● Task description
Give the data below again, word for word.

● Data block
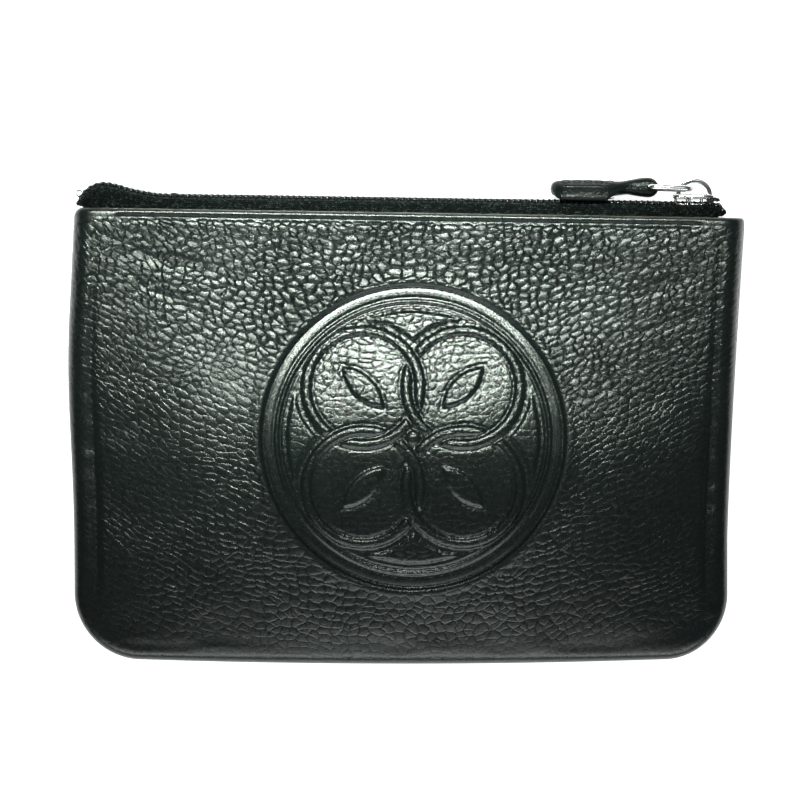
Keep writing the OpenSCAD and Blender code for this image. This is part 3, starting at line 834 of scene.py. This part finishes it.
def grain_share(x, y, side):
    """How far the pebbles stand out: less at the bottom, along the edges and on the medallion."""
    d, down = edge_distance(x, y), BODY_H - y
    share = 0.33 + 0.67 * smooth((y - 40) / 40)
    share = share * (1 - 0.3 * smooth((x - 10) / 50) - 0.24 * smooth((-x - 15) / 45))
    share = share * (0.36 + 0.64 * smooth((d - 2.5) / 4.5)) * smooth((down - 1.7) / 0.6)
    share = share * (0.85 + 0.3 * lattice_noise(x, y, 11, 21))
    if side == BACK:
        return 0.5 * share
    r = np.hypot(*medal_place(x, y))
    inside = (0.42 - 0.08 * smooth((y - 50) / 20)) * smooth((FIELD_R - r) / 0.6)
    return share * np.where(r < MEDAL_R + 0.4, inside, smooth((r - MEDAL_R - 0.4) / 1.5))


def graded(low, high, spacing):
    """Places from low to high, each a spacing on from the last."""
    places = [low]
    while places[-1] < high:
        places.append(places[-1] + spacing(places[-1]))
    places = np.array(places)
    return low + (places - low) * (high - low) / (places[-1] - low)


def panel_grid(fine, coarse):
    """Flat places of a panel's outer face, closer together at its edges and round the medallion."""

    def across(x):
        inside = fine if abs(x - MEDAL_X) < MEDAL_R + 2 else coarse
        return min(inside, 0.06 + 0.24 * math.sqrt(max(HALF_W - abs(x), 0)))

    def upward(y):
        inside = fine if abs(y - MOUTH_Y - MEDAL_Y) < MEDAL_R + 2 else coarse
        roll = 0.09 + 0.3 * math.sqrt(max(BODY_H - y, 0)) if y > BODY_H - 3 else inside
        return min(inside, 0.06 + 0.24 * math.sqrt(max(y, 0)), roll)

    xs, ys = graded(-HALF_W, HALF_W, across), graded(0, BODY_H, upward)
    return rounded(*np.meshgrid(xs, ys, indexing="ij"), HALF_W, CORNER_R)


def hem_rows(x, r, outer, inner, side):
    """Rows over the mouth's edge and down the inside of the hem, and how much of each is raw edge."""
    rows = [(np.zeros(len(x)), (outer + inner) / 2, RAW_SHARE)]
    for a in np.linspace(0, math.pi / 2, 5):
        rows.append((r * (1 - math.cos(a)), inner + r * (1 - math.sin(a)), RAW_SHARE))
    for depth in (1.5, 4.0, HEM_DEPTH - 0.4, HEM_DEPTH + 0.6):
        back = np.full(len(x), depth)
        rows.append((back, inner_height(x, BODY_H - back, side), 0.0))
    places = [placed(x, BODY_H - back, h, side) for back, h, _ in rows]
    return np.stack(places, 1), np.array([share for *_, share in rows])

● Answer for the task
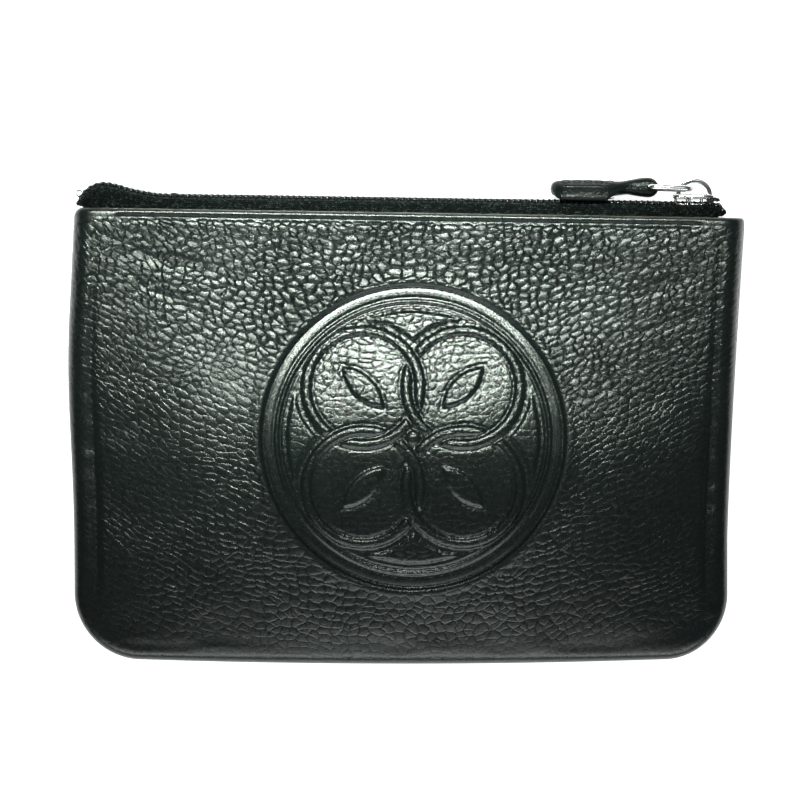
Keep writing the OpenSCAD and Blender code for this image. This is part 3, starting at line 834 of scene.py. This part finishes it.
def grain_share(x, y, side):
    """How far the pebbles stand out: less at the bottom, along the edges and on the medallion."""
    d, down = edge_distance(x, y), BODY_H - y
    share = 0.33 + 0.67 * smooth((y - 40) / 40)
    share = share * (1 - 0.3 * smooth((x - 10) / 50) - 0.24 * smooth((-x - 15) / 45))
    share = share * (0.36 + 0.64 * smooth((d - 2.5) / 4.5)) * smooth((down - 1.7) / 0.6)
    share = share * (0.85 + 0.3 * lattice_noise(x, y, 11, 21))
    if side == BACK:
        return 0.5 * share
    r = np.hypot(*medal_place(x, y))
    inside = (0.42 - 0.08 * smooth((y - 50) / 20)) * smooth((FIELD_R - r) / 0.6)
    return share * np.where(r < MEDAL_R + 0.4, inside, smooth((r - MEDAL_R - 0.4) / 1.5))


def graded(low, high, spacing):
    """Places from low to high, each a spacing on from the last."""
    places = [low]
    while places[-1] < high:
        places.append(places[-1] + spacing(places[-1]))
    places = np.array(places)
    return low + (places - low) * (high - low) / (places[-1] - low)


def panel_grid(fine, coarse):
    """Flat places of a panel's outer face, closer together at its edges and round the medallion."""

    def across(x):
        inside = fine if abs(x - MEDAL_X) < MEDAL_R + 2 else coarse
        return min(inside, 0.06 + 0.24 * math.sqrt(max(HALF_W - abs(x), 0)))

    def upward(y):
        inside = fine if abs(y - MOUTH_Y - MEDAL_Y) < MEDAL_R + 2 else coarse
        roll = 0.09 + 0.3 * math.sqrt(max(BODY_H - y, 0)) if y > BODY_H - 3 else inside
        return min(inside, 0.06 + 0.24 * math.sqrt(max(y, 0)), roll)

    xs, ys = graded(-HALF_W, HALF_W, across), graded(0, BODY_H, upward)
    return rounded(*np.meshgrid(xs, ys, indexing="ij"), HALF_W, CORNER_R)


def hem_rows(x, r, outer, inner, side):
    """Rows over the mouth's edge and down the inside of the hem, and how much of each is raw edge."""
    rows = [(np.zeros(len(x)), (outer + inner) / 2, RAW_SHARE)]
    for a in np.linspace(0, math.pi / 2, 5):
        rows.append((r * (1 - math.cos(a)), inner + r * (1 - math.sin(a)), RAW_SHARE))
    for depth in (1.5, 4.0, HEM_DEPTH - 0.4, HEM_DEPTH + 0.6):
        back = np.full(len(x), depth)
        rows.append((back, inner_height(x, BODY_H - back, side), 0.0))
    places = [placed(x, BODY_H - back, h, side) for back, h, _ in rows]
    return np.stack(places, 1), np.array([share for *_, share in rows])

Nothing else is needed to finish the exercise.